Material to process:
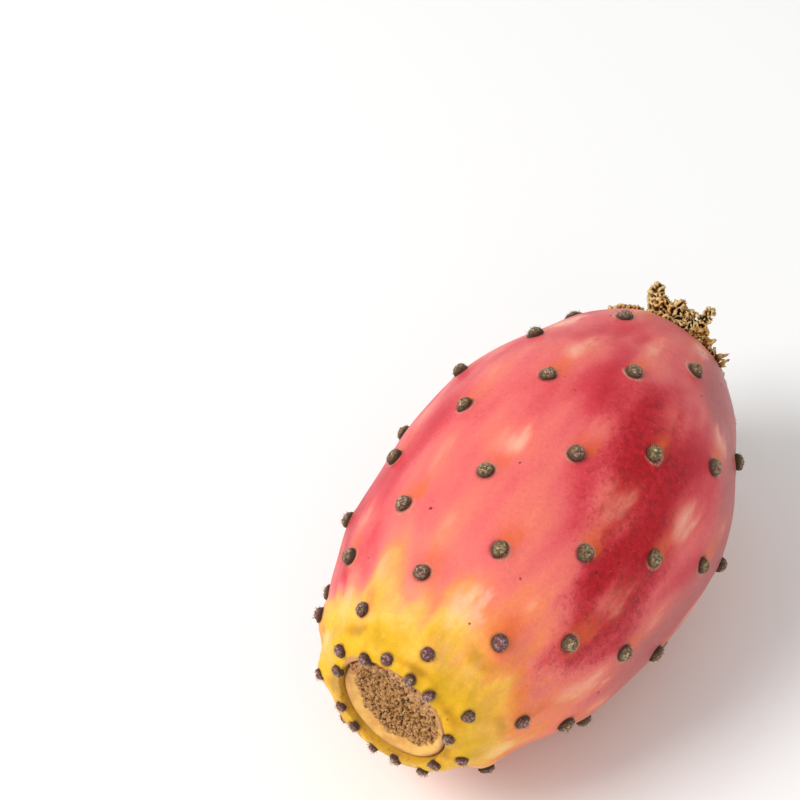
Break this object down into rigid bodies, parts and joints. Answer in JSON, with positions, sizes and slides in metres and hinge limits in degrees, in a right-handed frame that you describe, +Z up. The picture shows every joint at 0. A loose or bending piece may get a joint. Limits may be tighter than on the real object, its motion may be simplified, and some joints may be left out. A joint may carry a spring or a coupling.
{
  "type": "prickly pear fruit",
  "caption": "Whole prickly pear fruit lying on its side, with felt areoles in a spiral, a dished floral scar at one end and a torn stem at the other.",
  "frame": {"origin": "on the resting surface, under the middle of the fruit's bounding box", "axes": "+Z up, +Y along the fruit towards its torn stem end, -Y towards its floral scar, +X across it"},
  "size_m": [0.051, 0.0862, 0.0467],
  "materials": {
    "skin": "smooth waxy cactus fruit skin, golden yellow at the floral scar, pink to crimson over the belly, with pale streaks",
    "areole_felt": "dull brown felt of short hairs",
    "scar_cork": "dry pitted cork with a smooth tan wall",
    "dried_tissue": "dull crumbly dried plant tissue",
    "bristle": "fine pale straw-coloured hairs"
  },
  "bodies": {
    "root": {"prickly_pear_fruit": "skin"}
  },
  "joints": []
}
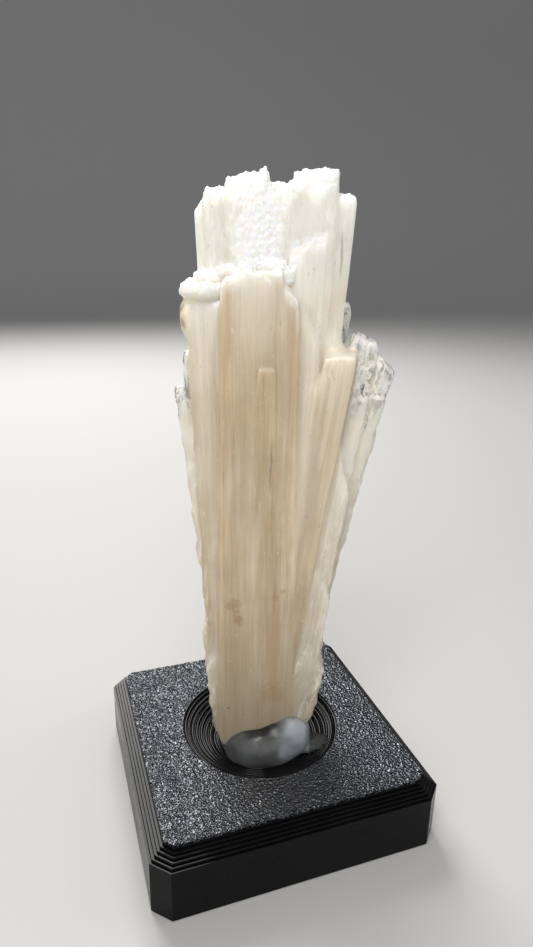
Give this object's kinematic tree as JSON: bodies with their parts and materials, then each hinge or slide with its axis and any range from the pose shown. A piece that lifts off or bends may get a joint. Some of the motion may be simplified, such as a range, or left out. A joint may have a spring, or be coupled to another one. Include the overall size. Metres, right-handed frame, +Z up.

What is being asked:
Copy out every entry again, exactly as it was given.

Solution below:
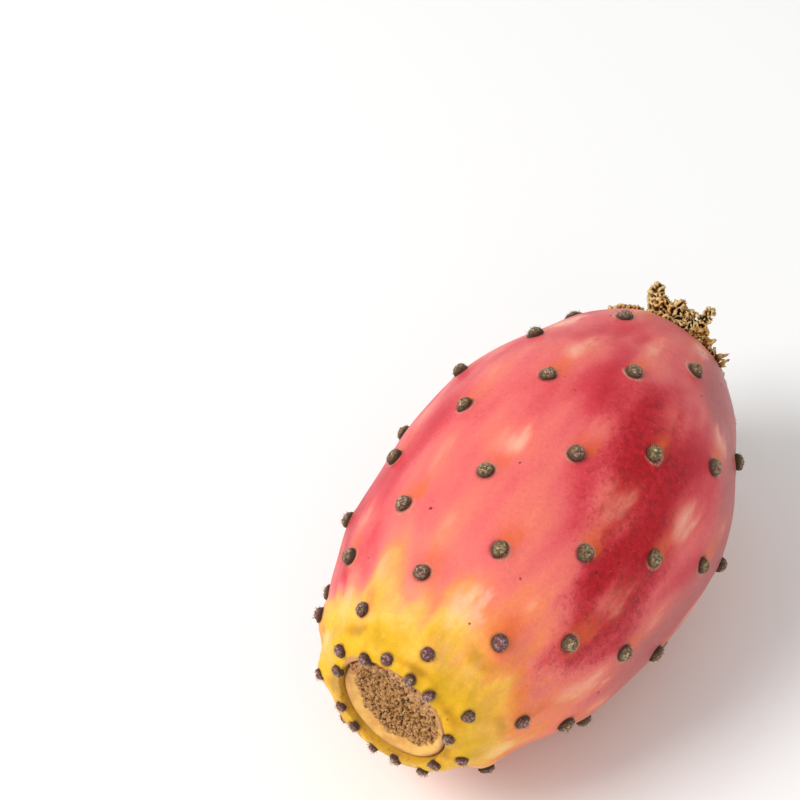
Break this object down into rigid bodies, parts and joints. Answer in JSON, with positions, sizes and slides in metres and hinge limits in degrees, in a right-handed frame that you describe, +Z up. The picture shows every joint at 0. A loose or bending piece may get a joint. Limits may be tighter than on the real object, its motion may be simplified, and some joints may be left out. A joint may carry a spring or a coupling.
{
  "type": "prickly pear fruit",
  "caption": "Whole prickly pear fruit lying on its side, with felt areoles in a spiral, a dished floral scar at one end and a torn stem at the other.",
  "frame": {"origin": "on the resting surface, under the middle of the fruit's bounding box", "axes": "+Z up, +Y along the fruit towards its torn stem end, -Y towards its floral scar, +X across it"},
  "size_m": [0.051, 0.0862, 0.0467],
  "materials": {
    "skin": "smooth waxy cactus fruit skin, golden yellow at the floral scar, pink to crimson over the belly, with pale streaks",
    "areole_felt": "dull brown felt of short hairs",
    "scar_cork": "dry pitted cork with a smooth tan wall",
    "dried_tissue": "dull crumbly dried plant tissue",
    "bristle": "fine pale straw-coloured hairs"
  },
  "bodies": {
    "root": {"prickly_pear_fruit": "skin"}
  },
  "joints": []
}
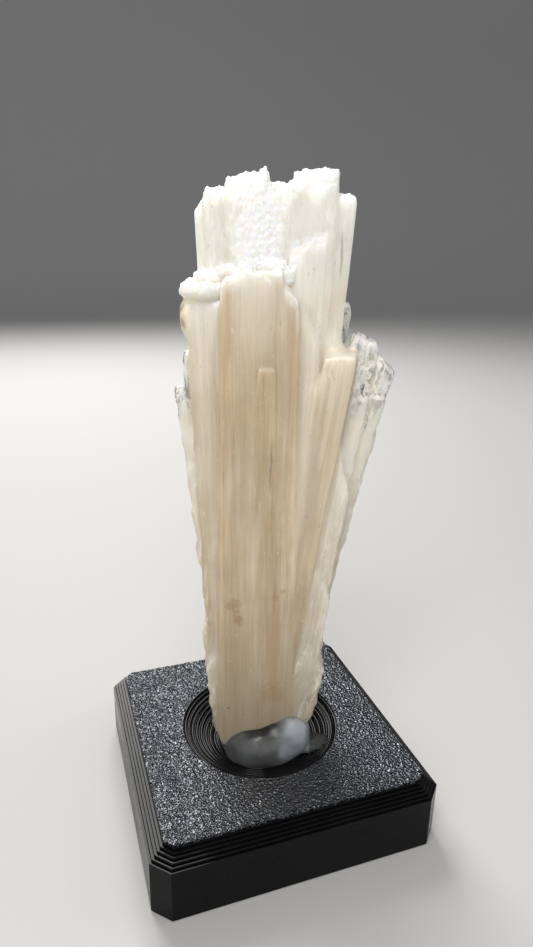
Give this object's kinematic tree as JSON: bodies with their parts and materials, then each hinge or slide with its axis and any range from the pose shown. A piece that lifts off or bends may get a joint. Some of the motion may be simplified, such as a range, or left out. A joint may have a spring, or be coupled to another one. Include the overall size. Metres, right-handed frame, +Z up.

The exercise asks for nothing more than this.